30-year vs 15-year mortgage: by the numbers
The table below shows the difference between a 15- and 30-year mortgage with example rates and loan amounts.
|15-year mortgage||30-year mortgage|
|Mortgage loan balance||$250,000||$250,000|
|Total cost of the mortgage||$316,201||$425,533|
Your own payment amounts and interest rates will vary, but you can plug your actual figures into our mortgage calculator to get a better idea of which loan term would work better for you.
Don’t forget about the opportunity cost
Assuming you’re able to afford the monthly payments on a 15-year mortgage, choosing this loan would seem to make sense, because your home will cost you much less over time than with a longer-term mortgage.
But, because you only have a finite amount of cash flow (i.e. money available) each month, you need to consider the opportunity costs. If you’re committing to a larger monthly mortgage payment, you’ll have less money to do other things.
Consider your other financial obligations and what you have to give up to make that larger mortgage payment. For example:
- Do you have other kinds of debt, such as high-interest credit card debt? If so, this will cost you more in interest than any mortgage loan would. You might be better off choosing a 30-year versus a 15-year loan so you have more money to devote to debt payoff.
- Are you behind on retirement savings? Devoting more money to retirement and less to paying off a mortgage may make sense.

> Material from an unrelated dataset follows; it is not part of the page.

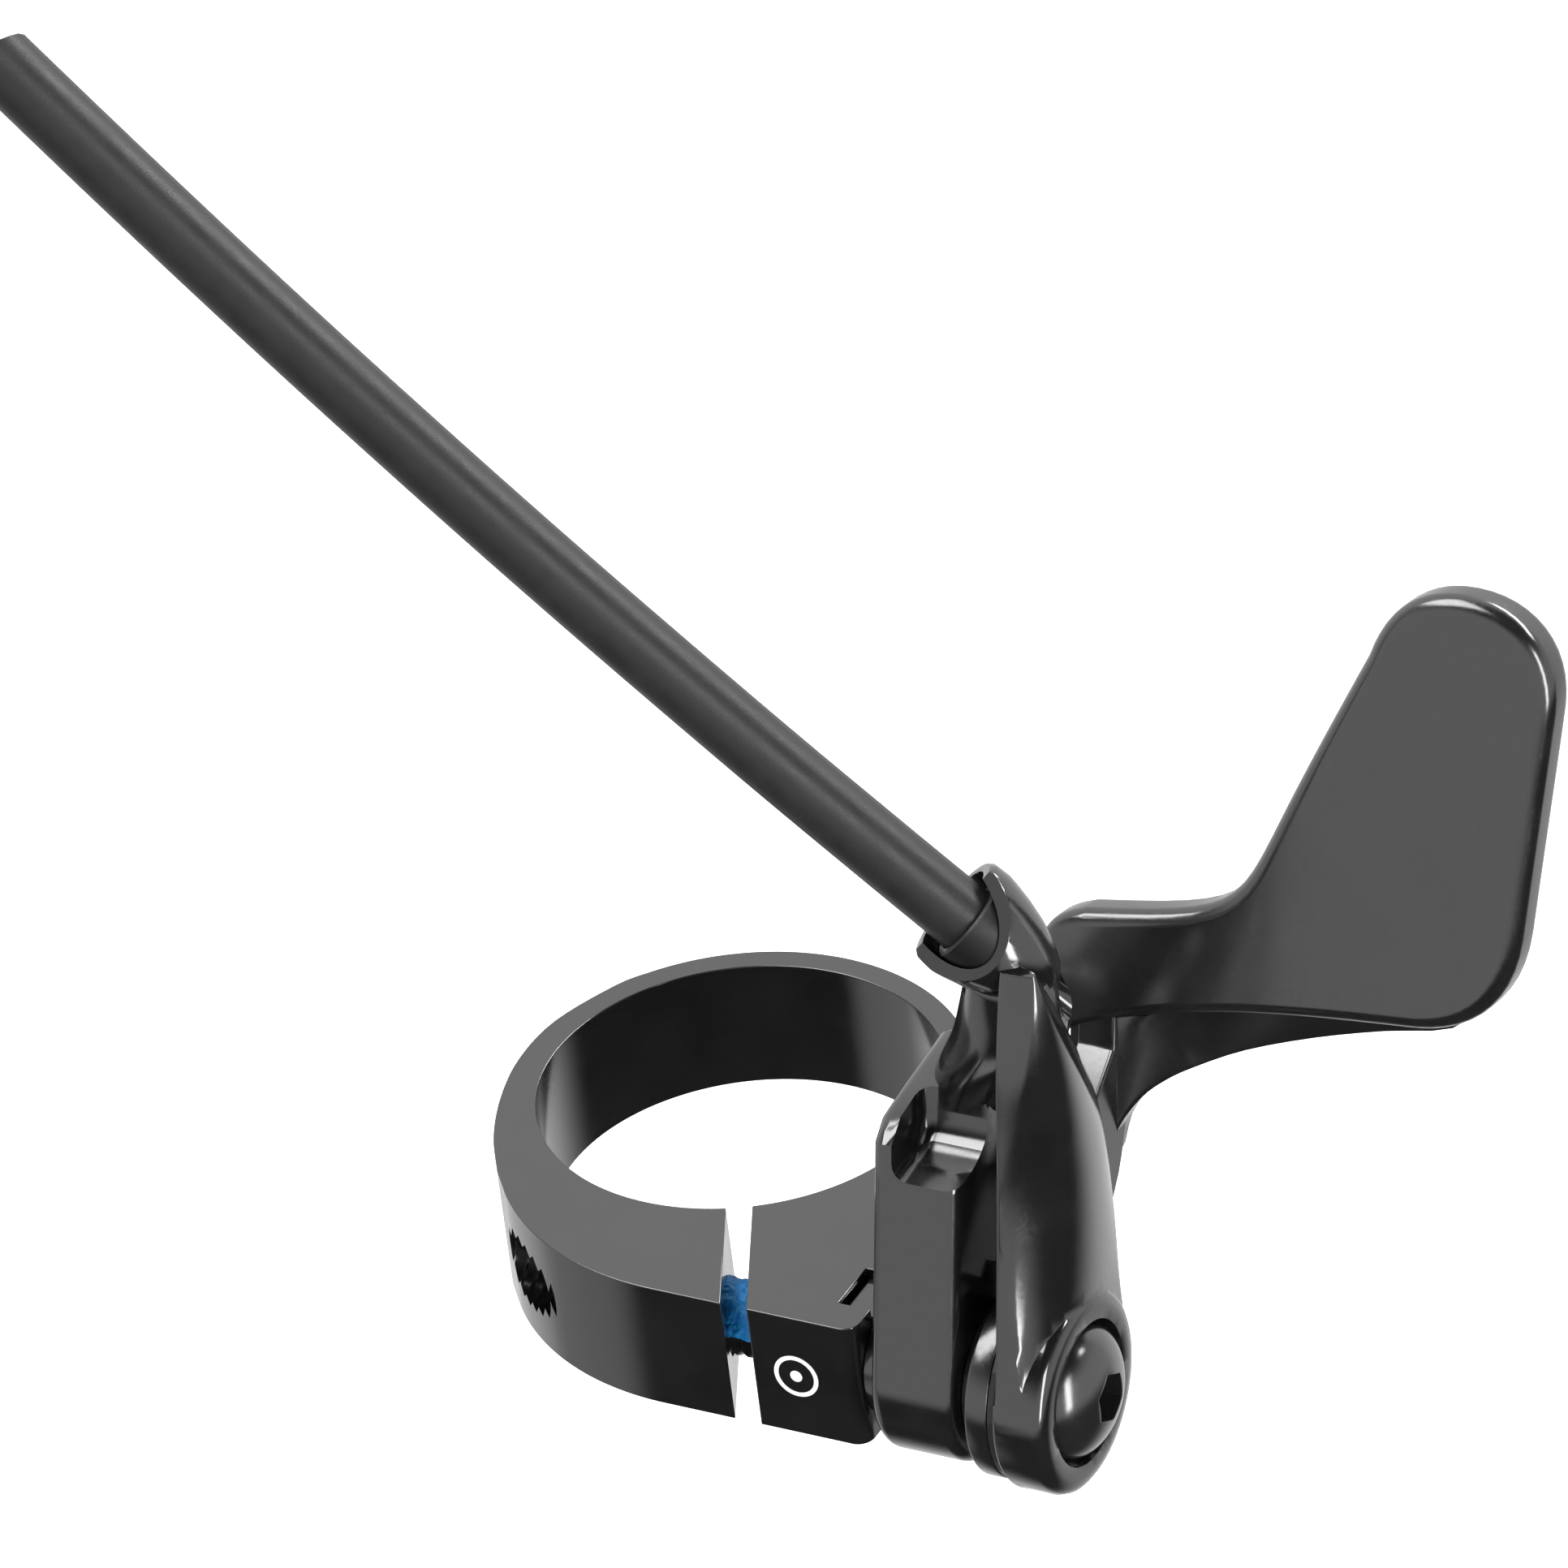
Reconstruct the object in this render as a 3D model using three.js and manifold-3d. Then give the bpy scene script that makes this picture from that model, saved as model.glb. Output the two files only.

Even the higher interest rate on a 30-year mortgage is likely to be below the rate of return you could get by investing in the stock market.
- Do you have to send kids to college? Saving for their college fund could be a better use of the extra money than devoting it to a 15-year loan.
Talk to a financial advisor
As you can see, there are both pros and cons to a 30-year mortgage versus a 15-year mortgage. And this decision is a big one, because it will affect you for years.
A financial advisor can examine your total financial situation and help you choose the right term.
Gather prequalified rates from a few of the best mortgage lenders and ask your advisor which option they think is right for you.